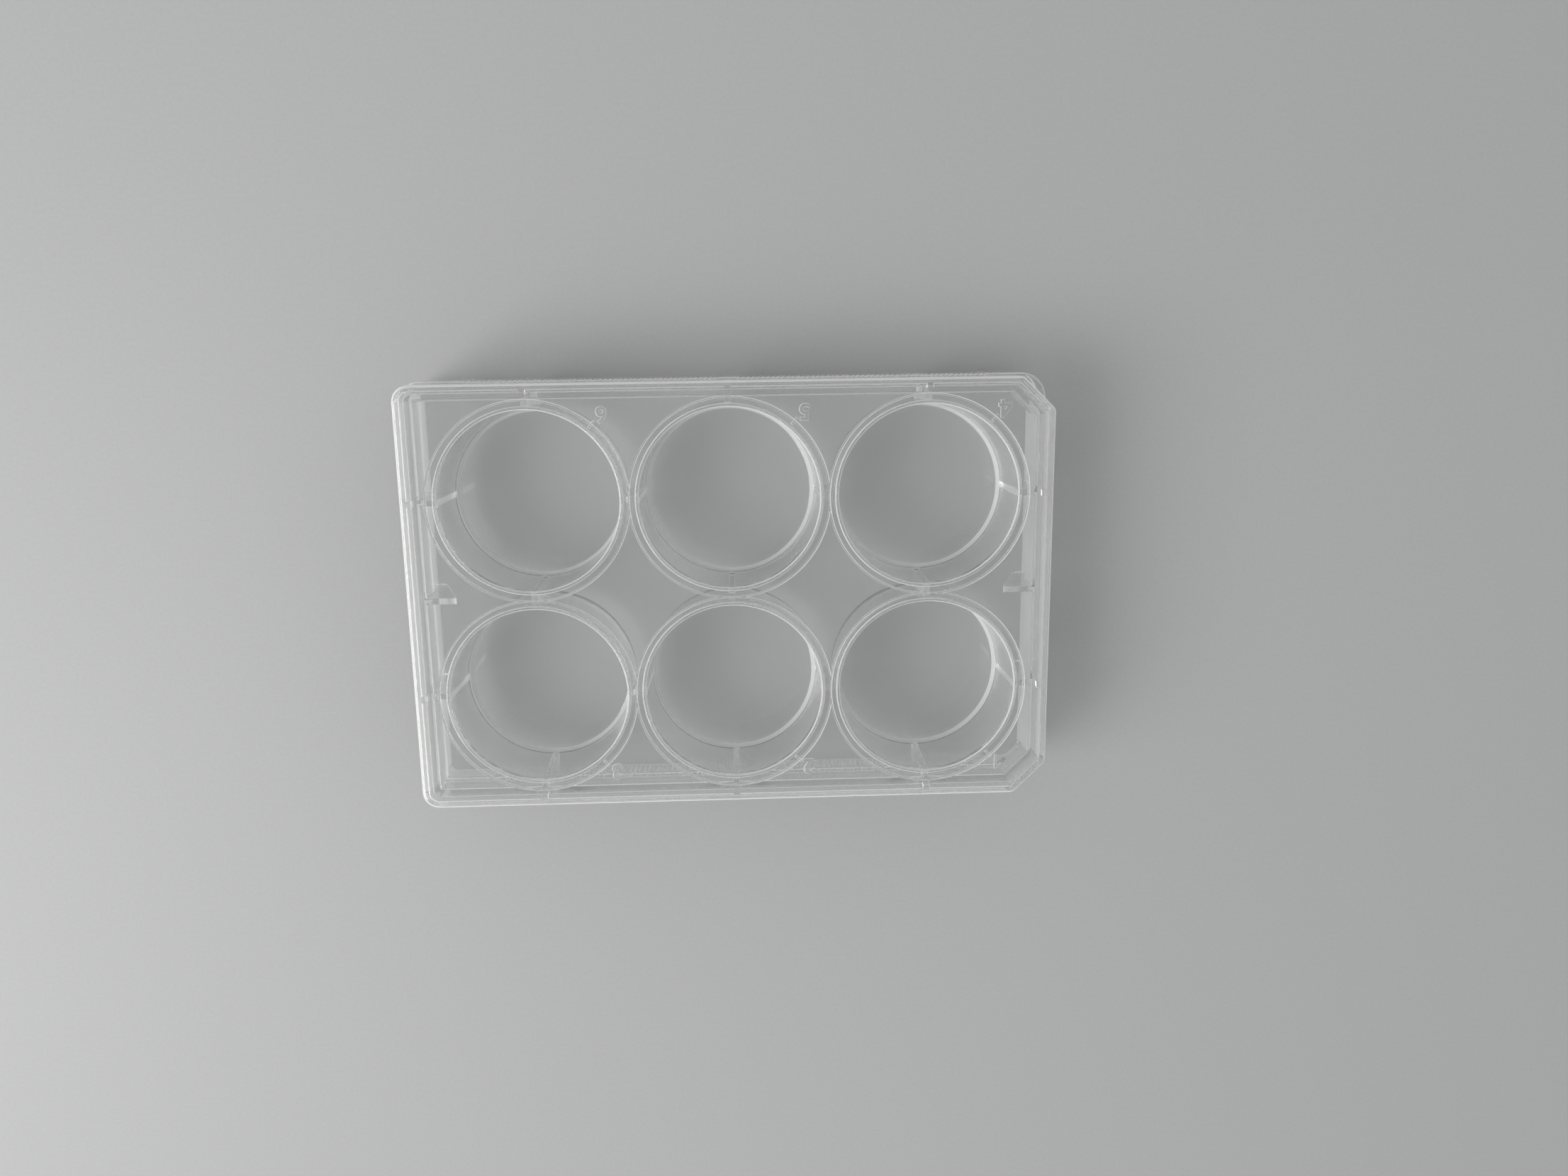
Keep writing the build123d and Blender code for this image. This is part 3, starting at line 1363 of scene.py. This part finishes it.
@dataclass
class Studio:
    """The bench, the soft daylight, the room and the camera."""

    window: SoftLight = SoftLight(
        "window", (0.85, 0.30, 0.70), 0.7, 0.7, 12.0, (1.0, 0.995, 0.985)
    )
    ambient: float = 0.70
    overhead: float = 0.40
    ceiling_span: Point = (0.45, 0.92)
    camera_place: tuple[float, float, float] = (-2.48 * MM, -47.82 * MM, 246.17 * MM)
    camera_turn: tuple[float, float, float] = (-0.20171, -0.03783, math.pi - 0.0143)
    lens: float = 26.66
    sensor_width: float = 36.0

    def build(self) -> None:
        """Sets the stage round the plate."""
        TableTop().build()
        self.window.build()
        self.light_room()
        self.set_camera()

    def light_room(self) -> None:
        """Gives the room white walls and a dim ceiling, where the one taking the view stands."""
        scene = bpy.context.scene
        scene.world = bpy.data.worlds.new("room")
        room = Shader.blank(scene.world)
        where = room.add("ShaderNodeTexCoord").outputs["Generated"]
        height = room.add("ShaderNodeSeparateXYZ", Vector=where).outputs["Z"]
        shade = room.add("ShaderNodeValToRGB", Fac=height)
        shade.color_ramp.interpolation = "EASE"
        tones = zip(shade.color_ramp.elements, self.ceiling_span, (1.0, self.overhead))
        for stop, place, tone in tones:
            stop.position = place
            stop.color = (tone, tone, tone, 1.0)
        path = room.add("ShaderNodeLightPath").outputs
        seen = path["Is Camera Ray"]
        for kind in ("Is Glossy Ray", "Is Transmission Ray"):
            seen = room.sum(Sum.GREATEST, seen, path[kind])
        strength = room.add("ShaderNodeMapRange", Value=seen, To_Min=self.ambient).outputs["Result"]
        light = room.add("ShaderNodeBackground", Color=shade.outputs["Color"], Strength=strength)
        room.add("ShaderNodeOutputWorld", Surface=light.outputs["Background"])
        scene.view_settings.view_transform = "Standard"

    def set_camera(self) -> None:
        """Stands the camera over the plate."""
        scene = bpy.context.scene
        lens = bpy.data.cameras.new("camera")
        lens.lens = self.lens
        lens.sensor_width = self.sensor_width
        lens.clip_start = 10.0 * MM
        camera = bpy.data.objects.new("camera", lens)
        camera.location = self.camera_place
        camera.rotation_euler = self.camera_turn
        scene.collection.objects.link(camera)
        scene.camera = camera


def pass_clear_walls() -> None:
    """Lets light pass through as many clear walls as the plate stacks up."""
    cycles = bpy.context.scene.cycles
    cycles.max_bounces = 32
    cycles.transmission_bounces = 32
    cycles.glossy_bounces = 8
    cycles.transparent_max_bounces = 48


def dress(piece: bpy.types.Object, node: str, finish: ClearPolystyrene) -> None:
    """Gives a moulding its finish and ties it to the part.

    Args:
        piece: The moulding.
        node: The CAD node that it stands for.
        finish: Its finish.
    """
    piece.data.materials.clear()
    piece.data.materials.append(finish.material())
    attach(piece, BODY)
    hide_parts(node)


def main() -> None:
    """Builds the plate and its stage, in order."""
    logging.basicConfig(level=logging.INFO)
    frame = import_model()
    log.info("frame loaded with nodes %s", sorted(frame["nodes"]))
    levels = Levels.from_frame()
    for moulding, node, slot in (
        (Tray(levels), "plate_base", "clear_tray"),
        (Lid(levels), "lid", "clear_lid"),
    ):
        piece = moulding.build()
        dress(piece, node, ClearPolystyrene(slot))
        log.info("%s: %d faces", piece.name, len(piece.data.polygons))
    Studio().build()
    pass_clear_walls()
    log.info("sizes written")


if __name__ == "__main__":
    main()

Given problem: Using the listing above, pick out each line that contains the word "scene", then copy it.

Reply:
Keep writing the build123d and Blender code for this image. This is part 3, starting at line 1363 of scene.py. This part finishes it.
        scene = bpy.context.scene
        scene.world = bpy.data.worlds.new("room")
        room = Shader.blank(scene.world)
        scene.view_settings.view_transform = "Standard"
        scene = bpy.context.scene
        scene.collection.objects.link(camera)
        scene.camera = camera
    cycles = bpy.context.scene.cycles